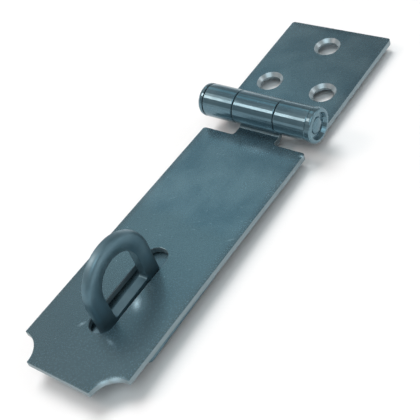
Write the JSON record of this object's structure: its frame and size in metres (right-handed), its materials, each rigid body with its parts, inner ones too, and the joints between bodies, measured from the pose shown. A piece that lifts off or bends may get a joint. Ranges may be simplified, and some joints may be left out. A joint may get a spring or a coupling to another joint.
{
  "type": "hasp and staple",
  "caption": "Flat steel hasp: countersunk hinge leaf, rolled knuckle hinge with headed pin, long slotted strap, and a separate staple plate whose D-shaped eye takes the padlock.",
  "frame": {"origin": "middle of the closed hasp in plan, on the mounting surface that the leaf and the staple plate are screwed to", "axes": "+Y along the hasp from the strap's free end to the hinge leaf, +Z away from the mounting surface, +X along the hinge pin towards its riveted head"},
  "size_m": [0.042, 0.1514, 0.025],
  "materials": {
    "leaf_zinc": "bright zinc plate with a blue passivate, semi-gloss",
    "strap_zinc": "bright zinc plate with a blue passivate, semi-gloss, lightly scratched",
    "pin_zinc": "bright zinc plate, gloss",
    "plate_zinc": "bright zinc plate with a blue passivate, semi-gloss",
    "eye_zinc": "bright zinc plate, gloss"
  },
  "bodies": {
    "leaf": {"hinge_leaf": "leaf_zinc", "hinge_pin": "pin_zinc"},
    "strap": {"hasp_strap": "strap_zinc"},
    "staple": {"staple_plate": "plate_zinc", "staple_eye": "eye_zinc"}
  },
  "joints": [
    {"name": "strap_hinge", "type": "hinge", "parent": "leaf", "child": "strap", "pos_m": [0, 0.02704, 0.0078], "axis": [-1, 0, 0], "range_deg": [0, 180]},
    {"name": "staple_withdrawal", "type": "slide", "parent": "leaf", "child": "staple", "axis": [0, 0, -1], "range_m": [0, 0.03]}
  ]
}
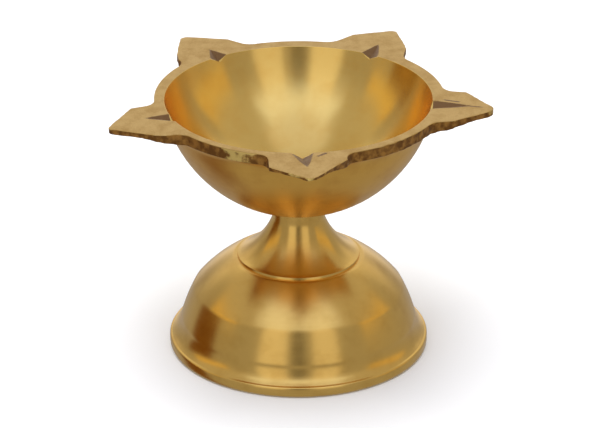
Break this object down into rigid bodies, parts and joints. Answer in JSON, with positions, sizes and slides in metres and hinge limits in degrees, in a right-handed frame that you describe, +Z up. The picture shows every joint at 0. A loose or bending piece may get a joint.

****

■ Your goal:
Give the listing above again, word for word.

■ Exercise output:
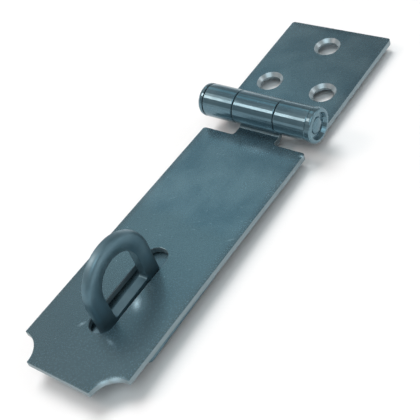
Write the JSON record of this object's structure: its frame and size in metres (right-handed), its materials, each rigid body with its parts, inner ones too, and the joints between bodies, measured from the pose shown. A piece that lifts off or bends may get a joint. Ranges may be simplified, and some joints may be left out. A joint may get a spring or a coupling to another joint.
{
  "type": "hasp and staple",
  "caption": "Flat steel hasp: countersunk hinge leaf, rolled knuckle hinge with headed pin, long slotted strap, and a separate staple plate whose D-shaped eye takes the padlock.",
  "frame": {"origin": "middle of the closed hasp in plan, on the mounting surface that the leaf and the staple plate are screwed to", "axes": "+Y along the hasp from the strap's free end to the hinge leaf, +Z away from the mounting surface, +X along the hinge pin towards its riveted head"},
  "size_m": [0.042, 0.1514, 0.025],
  "materials": {
    "leaf_zinc": "bright zinc plate with a blue passivate, semi-gloss",
    "strap_zinc": "bright zinc plate with a blue passivate, semi-gloss, lightly scratched",
    "pin_zinc": "bright zinc plate, gloss",
    "plate_zinc": "bright zinc plate with a blue passivate, semi-gloss",
    "eye_zinc": "bright zinc plate, gloss"
  },
  "bodies": {
    "leaf": {"hinge_leaf": "leaf_zinc", "hinge_pin": "pin_zinc"},
    "strap": {"hasp_strap": "strap_zinc"},
    "staple": {"staple_plate": "plate_zinc", "staple_eye": "eye_zinc"}
  },
  "joints": [
    {"name": "strap_hinge", "type": "hinge", "parent": "leaf", "child": "strap", "pos_m": [0, 0.02704, 0.0078], "axis": [-1, 0, 0], "range_deg": [0, 180]},
    {"name": "staple_withdrawal", "type": "slide", "parent": "leaf", "child": "staple", "axis": [0, 0, -1], "range_m": [0, 0.03]}
  ]
}
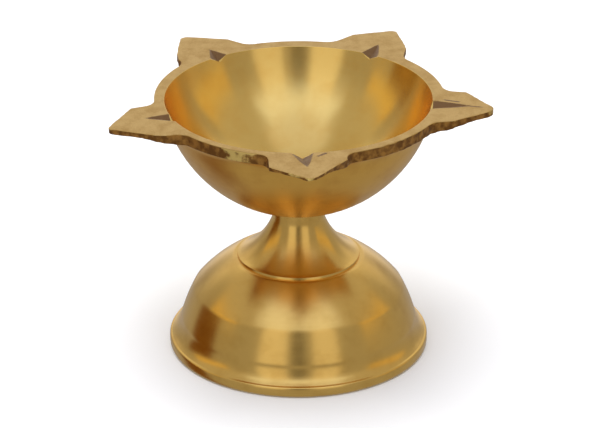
Break this object down into rigid bodies, parts and joints. Answer in JSON, with positions, sizes and slides in metres and hinge limits in degrees, in a right-handed frame that you describe, +Z up. The picture shows every joint at 0. A loose or bending piece may get a joint.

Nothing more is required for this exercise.